The Hitler directive read as follows: "I have ruled to start the first major offensive this year as soon as the weather permits. This Operation 'Citadel' is seen as absolutely crucial. It must result in a quick and decisive success. The planned offensive must return strategic initiative to our hands. This means that all necessary preparations must be carried out with utmost care and energy." 

The British Prime Minister Winston Churchill was playing his own strategic game which would not become clear before the Teheran Conference in late 1943 long after the German debacle near Kursk. He wanted another Stalingrad on the Soviet-German front, with a predictable result that allowed the Brits to move forces to Italy without encountering strong Axis resistance there. He believed this would be in the best interests of Great Britain. 
 

Hitler, Stalin and Churchill each pinned great hopes on the upcoming battle. 

Berlin, April 15 1943. Hours after enacting Directive Six, Hitler received a new message from the Abwehr mole within the Soviet High Command. The spy was saying the Russians were unaware of German preparations near Orel, Belgorod and Kursk and their defence lines in the area were quite weak. The Fuhrer was happy. 

From Directive Six: "I set the task as follows: by a decisive and quick pincer movement of two crack armies -- one advancing from around Orel in the north and the other from around Belgorod in the south -- to encircle the enemy forces around Kursk and wipe them out in a series of blitz cutting strikes." 

Moscow, Lubyanka house, April 15 1943. Summoned to Interior Minister and Member of the State Defence Committee Lavrenti Beriya, head of the 4th Intelligence Department Pavel Sudoplatov was ordered to send special reconnaissance groups to Orel and Belgorod. Stalin and the High Command needed information about German troop concentrations in those areas. 

Anatoli Sudoplatov remembers: 

"An experienced officer named Andrei Alexakhin led a team to Orel on a mission to cross-check, visually or through agents, reports about German troop concentrations in the area. He was expected to rely on intelligence-gatherers who were planted in Orel ahead of the city's fall to the Nazis in 1941. 

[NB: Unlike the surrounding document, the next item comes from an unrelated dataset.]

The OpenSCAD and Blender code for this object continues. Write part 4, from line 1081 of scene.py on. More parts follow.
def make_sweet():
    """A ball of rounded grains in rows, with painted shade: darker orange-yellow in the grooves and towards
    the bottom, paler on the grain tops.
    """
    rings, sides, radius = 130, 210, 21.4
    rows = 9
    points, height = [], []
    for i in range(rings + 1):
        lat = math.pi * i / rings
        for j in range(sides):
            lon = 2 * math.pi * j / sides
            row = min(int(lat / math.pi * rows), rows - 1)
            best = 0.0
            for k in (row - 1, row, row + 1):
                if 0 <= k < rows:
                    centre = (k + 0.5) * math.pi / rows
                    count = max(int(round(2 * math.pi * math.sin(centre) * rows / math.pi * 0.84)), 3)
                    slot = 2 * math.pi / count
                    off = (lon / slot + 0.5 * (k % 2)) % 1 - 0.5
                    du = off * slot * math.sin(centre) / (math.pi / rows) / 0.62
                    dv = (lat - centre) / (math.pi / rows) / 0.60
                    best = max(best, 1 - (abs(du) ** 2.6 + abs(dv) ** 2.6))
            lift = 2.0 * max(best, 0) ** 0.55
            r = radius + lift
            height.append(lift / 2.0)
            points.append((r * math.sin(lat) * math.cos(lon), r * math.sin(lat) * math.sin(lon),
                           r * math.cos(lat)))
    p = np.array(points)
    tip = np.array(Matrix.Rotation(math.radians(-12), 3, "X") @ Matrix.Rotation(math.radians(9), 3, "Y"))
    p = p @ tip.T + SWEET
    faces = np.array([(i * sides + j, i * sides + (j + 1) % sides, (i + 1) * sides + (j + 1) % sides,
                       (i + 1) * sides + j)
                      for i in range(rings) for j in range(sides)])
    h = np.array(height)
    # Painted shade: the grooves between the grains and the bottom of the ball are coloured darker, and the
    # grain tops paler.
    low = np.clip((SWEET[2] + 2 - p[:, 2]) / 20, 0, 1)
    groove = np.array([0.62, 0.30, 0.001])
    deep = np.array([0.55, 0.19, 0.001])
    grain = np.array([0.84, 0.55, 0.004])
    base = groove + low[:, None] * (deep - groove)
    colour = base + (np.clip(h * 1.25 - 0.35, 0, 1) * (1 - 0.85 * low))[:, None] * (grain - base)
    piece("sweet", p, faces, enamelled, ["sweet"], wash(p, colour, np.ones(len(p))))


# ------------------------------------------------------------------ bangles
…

Alexakhin accomplished everything with utmost brilliance. He forwarded two exhaustive reports to his superiors in which he accurately assessed the potential of German armour around Orel. He also used his outstanding skills to spot all turncoats to Abwehr among the Soviet intelligence moles in the city. This allowed the Soviet command to cut off deliberate German misinformation from Orel and enabled Alexakhin himself to avoid a Nazi trap by not turning up where he was supposed to." 

Radio reports about the German 'Citadel' plan reached Moscow not only from military reconnaissance officers and agents on Nazi-occupied Soviet territory, but also from Szandor Rado in Switzerland and from the famous Cambridge Five and Dr George Kerncross in Great Britain. Dr Kerncross was working for the Government Telecommunications Headquarters. He was a long-time Soviet sympathizer and Soviet agent from 1935. 

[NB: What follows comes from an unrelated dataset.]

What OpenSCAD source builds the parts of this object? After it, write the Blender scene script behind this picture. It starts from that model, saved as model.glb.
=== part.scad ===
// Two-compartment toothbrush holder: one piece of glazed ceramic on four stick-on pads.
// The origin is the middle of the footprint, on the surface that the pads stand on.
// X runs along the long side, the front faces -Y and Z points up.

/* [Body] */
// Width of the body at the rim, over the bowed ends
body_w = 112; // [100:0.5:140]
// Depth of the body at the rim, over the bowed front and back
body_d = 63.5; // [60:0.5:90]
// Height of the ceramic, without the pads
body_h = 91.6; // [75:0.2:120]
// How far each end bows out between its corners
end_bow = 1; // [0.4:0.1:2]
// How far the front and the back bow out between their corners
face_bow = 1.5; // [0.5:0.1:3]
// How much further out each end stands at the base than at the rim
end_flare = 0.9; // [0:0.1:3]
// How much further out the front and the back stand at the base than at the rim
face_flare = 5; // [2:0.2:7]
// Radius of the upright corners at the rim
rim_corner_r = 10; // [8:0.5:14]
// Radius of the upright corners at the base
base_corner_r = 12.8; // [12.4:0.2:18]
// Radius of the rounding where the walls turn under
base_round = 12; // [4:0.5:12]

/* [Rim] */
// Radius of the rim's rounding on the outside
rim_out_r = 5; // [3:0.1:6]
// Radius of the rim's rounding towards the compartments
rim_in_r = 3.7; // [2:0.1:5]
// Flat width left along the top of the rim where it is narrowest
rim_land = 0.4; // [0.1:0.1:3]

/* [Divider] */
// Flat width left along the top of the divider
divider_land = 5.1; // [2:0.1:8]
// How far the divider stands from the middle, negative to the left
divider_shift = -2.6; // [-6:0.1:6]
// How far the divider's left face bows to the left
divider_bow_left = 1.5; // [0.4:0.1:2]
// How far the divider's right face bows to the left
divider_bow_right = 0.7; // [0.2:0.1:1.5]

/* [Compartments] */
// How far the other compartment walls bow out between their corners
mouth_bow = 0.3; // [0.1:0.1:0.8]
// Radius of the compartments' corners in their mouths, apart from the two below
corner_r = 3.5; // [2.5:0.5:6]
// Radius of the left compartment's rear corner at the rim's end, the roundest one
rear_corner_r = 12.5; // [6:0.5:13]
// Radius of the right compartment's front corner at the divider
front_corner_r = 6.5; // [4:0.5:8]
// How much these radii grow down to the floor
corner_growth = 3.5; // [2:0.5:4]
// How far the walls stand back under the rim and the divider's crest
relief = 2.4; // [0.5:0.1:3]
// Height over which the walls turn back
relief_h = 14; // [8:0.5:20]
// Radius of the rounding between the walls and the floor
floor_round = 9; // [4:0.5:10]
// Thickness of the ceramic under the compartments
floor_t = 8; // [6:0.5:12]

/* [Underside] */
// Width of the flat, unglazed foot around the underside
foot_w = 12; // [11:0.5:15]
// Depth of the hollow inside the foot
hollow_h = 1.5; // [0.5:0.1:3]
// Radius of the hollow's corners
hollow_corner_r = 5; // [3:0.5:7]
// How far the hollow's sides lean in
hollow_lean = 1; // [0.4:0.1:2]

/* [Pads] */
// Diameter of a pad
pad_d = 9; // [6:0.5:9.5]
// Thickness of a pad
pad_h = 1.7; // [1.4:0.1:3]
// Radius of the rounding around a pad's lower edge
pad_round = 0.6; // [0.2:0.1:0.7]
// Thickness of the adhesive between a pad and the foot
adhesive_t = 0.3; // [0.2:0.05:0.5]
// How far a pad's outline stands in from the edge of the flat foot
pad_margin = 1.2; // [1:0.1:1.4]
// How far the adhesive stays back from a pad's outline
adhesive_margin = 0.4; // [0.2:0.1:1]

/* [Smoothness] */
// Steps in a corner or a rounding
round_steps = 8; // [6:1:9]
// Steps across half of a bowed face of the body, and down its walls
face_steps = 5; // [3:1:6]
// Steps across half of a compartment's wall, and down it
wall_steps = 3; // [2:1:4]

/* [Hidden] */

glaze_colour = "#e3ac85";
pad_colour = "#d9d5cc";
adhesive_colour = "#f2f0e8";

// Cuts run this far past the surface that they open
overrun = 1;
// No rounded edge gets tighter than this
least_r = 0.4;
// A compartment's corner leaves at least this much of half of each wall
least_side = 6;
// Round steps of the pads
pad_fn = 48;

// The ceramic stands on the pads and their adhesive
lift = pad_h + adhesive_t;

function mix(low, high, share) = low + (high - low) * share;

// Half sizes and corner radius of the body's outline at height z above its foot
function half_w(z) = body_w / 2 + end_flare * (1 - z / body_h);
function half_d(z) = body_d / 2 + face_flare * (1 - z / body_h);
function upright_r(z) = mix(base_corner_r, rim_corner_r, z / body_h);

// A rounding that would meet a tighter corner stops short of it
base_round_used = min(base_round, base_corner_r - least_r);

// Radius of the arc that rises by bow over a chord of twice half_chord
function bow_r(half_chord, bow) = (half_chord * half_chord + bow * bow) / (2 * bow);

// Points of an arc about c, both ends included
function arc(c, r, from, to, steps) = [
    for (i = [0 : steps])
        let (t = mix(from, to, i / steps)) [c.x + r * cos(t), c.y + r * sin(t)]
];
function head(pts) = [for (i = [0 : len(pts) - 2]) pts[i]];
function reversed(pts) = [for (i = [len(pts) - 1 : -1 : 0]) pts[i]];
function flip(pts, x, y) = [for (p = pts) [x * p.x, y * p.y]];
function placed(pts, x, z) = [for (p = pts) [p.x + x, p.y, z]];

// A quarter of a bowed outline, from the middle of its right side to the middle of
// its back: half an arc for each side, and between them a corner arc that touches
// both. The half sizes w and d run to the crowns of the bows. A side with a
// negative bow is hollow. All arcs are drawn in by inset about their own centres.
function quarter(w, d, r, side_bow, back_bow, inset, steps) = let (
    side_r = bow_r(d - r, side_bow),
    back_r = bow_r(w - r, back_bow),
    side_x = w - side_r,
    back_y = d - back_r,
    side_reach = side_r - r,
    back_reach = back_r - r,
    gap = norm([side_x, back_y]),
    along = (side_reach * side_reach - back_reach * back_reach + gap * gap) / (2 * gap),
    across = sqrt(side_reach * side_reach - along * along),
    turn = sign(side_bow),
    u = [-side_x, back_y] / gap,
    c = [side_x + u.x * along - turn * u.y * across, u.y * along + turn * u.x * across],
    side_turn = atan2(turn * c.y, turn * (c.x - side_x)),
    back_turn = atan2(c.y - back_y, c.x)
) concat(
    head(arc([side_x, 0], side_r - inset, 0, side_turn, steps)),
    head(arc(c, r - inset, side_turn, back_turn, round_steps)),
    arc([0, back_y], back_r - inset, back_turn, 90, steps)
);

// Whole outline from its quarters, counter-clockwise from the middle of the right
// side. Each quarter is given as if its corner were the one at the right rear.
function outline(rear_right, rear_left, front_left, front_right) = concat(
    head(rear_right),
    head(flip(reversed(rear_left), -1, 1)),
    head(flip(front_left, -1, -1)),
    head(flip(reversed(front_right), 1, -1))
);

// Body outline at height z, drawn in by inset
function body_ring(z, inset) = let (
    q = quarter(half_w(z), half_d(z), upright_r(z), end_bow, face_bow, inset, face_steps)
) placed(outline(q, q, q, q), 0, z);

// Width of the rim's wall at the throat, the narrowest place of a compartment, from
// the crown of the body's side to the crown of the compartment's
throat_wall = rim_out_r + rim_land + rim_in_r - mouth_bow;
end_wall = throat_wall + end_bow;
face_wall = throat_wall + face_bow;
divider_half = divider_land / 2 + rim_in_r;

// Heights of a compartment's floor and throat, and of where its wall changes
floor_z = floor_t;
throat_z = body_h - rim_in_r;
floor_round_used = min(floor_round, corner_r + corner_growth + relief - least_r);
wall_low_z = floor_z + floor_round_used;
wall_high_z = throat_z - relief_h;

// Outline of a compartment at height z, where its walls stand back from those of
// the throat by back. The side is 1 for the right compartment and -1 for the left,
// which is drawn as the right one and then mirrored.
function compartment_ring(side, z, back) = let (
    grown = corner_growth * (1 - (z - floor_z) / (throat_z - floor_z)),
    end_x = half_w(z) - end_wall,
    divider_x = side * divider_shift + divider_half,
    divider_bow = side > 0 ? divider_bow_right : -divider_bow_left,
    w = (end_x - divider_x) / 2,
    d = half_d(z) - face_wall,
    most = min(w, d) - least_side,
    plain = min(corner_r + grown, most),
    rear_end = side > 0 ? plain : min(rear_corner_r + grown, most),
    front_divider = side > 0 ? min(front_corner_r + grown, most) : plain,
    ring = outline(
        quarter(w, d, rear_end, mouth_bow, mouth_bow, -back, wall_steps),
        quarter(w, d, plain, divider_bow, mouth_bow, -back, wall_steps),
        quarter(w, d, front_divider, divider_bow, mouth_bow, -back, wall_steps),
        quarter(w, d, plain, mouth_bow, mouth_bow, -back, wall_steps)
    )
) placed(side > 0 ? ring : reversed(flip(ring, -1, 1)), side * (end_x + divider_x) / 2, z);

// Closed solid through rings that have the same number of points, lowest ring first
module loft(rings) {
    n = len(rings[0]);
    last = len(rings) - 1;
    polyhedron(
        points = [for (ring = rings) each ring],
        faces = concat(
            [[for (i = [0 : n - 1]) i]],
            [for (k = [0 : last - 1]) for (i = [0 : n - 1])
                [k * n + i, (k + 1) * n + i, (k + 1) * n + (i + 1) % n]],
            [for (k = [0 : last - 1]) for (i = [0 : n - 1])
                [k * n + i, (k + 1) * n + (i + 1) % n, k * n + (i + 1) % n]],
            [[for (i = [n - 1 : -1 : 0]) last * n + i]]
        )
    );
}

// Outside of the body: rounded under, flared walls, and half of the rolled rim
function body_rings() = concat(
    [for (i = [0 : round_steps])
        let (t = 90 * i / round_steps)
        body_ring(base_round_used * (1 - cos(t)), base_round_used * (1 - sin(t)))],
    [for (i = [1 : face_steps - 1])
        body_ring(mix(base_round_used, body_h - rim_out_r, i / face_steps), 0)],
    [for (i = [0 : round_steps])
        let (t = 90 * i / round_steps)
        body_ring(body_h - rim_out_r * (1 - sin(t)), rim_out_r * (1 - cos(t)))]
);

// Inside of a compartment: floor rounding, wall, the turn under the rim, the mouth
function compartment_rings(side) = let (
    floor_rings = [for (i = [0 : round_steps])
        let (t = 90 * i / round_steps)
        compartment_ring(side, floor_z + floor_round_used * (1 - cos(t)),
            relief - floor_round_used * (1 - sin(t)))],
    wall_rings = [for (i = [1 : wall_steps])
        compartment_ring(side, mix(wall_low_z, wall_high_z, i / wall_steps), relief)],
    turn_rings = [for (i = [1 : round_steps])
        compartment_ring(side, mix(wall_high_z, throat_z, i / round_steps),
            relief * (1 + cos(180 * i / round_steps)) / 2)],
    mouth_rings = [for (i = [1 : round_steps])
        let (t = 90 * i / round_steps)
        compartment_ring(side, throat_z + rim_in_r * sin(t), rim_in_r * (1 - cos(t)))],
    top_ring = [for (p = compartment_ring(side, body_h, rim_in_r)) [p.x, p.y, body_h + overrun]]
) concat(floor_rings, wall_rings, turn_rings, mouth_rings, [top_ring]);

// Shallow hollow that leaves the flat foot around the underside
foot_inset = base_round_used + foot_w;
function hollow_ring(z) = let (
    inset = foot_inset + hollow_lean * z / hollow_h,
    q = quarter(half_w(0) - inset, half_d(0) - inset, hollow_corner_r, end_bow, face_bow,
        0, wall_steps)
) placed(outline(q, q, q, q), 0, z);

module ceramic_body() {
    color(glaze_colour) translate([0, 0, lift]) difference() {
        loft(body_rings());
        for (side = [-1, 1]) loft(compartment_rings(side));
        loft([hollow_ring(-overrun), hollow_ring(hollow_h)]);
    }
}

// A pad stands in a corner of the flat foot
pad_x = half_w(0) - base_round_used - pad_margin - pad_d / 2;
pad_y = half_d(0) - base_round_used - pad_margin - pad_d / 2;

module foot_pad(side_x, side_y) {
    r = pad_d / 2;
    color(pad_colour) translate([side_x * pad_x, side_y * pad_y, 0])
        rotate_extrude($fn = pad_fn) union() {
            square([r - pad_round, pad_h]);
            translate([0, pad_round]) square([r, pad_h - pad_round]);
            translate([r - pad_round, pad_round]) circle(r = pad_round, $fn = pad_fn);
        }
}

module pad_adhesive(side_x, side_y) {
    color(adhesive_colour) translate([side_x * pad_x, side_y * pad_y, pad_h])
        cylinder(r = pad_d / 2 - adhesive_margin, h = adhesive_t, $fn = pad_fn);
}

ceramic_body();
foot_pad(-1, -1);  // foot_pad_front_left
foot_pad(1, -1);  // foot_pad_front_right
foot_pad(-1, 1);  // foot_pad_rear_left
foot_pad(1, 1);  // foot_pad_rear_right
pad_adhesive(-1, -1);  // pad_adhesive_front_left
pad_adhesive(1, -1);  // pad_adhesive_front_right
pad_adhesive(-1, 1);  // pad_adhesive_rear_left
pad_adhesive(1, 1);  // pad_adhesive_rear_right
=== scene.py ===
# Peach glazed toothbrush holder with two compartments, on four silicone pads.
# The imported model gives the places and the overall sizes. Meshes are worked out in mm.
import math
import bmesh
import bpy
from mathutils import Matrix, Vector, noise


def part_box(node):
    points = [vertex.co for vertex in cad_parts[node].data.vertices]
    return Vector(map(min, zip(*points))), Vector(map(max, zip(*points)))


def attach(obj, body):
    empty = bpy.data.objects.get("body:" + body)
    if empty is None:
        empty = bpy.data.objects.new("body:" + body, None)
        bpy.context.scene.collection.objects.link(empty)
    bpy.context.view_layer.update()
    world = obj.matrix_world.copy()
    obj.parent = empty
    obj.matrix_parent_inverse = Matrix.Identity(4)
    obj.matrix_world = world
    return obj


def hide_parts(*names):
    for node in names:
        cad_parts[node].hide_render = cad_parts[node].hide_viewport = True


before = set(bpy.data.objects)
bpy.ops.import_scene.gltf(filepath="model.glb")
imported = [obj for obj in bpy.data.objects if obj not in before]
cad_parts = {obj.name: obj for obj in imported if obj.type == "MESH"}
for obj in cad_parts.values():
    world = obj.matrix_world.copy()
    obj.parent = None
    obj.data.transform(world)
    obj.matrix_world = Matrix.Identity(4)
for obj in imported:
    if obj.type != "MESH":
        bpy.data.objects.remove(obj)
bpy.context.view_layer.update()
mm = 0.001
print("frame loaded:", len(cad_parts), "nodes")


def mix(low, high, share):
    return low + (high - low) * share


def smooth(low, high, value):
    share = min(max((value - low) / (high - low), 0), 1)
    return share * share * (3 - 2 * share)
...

For the first time since the start of the war, Stalin and his Generals were able to accurately track German preparations for a major offensive long in advance. Long before losing the Kursk battle on the actual battlefield, the Germans lost it on the intelligence front. That intelligence clash ahead of Kursk has yet to be scrutinized by historians. There would be three months before new German tanks rumbled into battle near Orel and Belgorod. Much could still change on the battlefronts and in the world at large. 

Historian Professor Anatoli Sudoplatov again: 

"Reports from Rado on Hungary and Kerncross in London were particularly significant in that they contained copies of Wehrmacht directives and transcripts of intercepts of high-level Wehrmacht communications. Experts in Moscow carefully collated those reports with what they got from Soviet military intelligence, including secret German papers seized by operatives behind enemy lines. Reports from abroad introduced corrections and helped the Soviet command plan concrete action to crush the Nazi 'Citadel'." 

Summoned to the Supreme Commander, the Soviet intelligence chief observed Stalin in a less sombre mood than before and he even noticed a spark of cunning joy in Stalin's shifty yellowish eyes. There was confidence and strength in everything that Stalin was saying or doing. 

-- Please, take your seat, Comrade Sudoplatov, -- quietly nodded Stalin and took his behind his desk. -- I remember I spoke with you about the role of intelligence operations ahead of Stalingrad. What about the German mole inside our High Command ? How fares he ? 

Response by Pavel Sudoplatov, after some coughing to clear his throat: 

-- Very well, Comrade Stalin. The agent codenamed 'Heine' is in his place and continues his radio game with Abwehr. He performs superbly and we value him very highly. So does Admiral Kanaris. He has even awarded his man in Moscow. 

-- Good, -- said Joseph Stalin and started strolling back and forth, with his hands behind his back. -- I want to discuss the situation on the battlefront... The Germans have amassed forces for a major offensive near Kursk. We are shaping a counterforce, but the Germans are running ahead of us. We are a bit late. They have military superiority on their side. We would greatly benefit if we delayed the start of the battle. Can special operations be of help ? -- Stalin asked. 

-- The question takes me aback, -- Sudoplatov answered. He was ill at ease and was feeling tense. -- I think we could try misinformation again. 

Stalin stopped strolling and said: 

-- We cannot repeat the trick that we played on Field Marshal Paulus in Stalingrad. The Germans will not swallow it. What else can you offer ? 

Sudoplatov said it would take him some time to find an answer. 

-- Then articulate your proposals in a week from now, -- Stalin said. 

Back in the Lubyanka House, Pavel Anatolyevich Sudoplatov ordered his closest aides to cook a piece of misinformation for the Germans that could induce them to put back their 'Citadel' offensive by a month or two.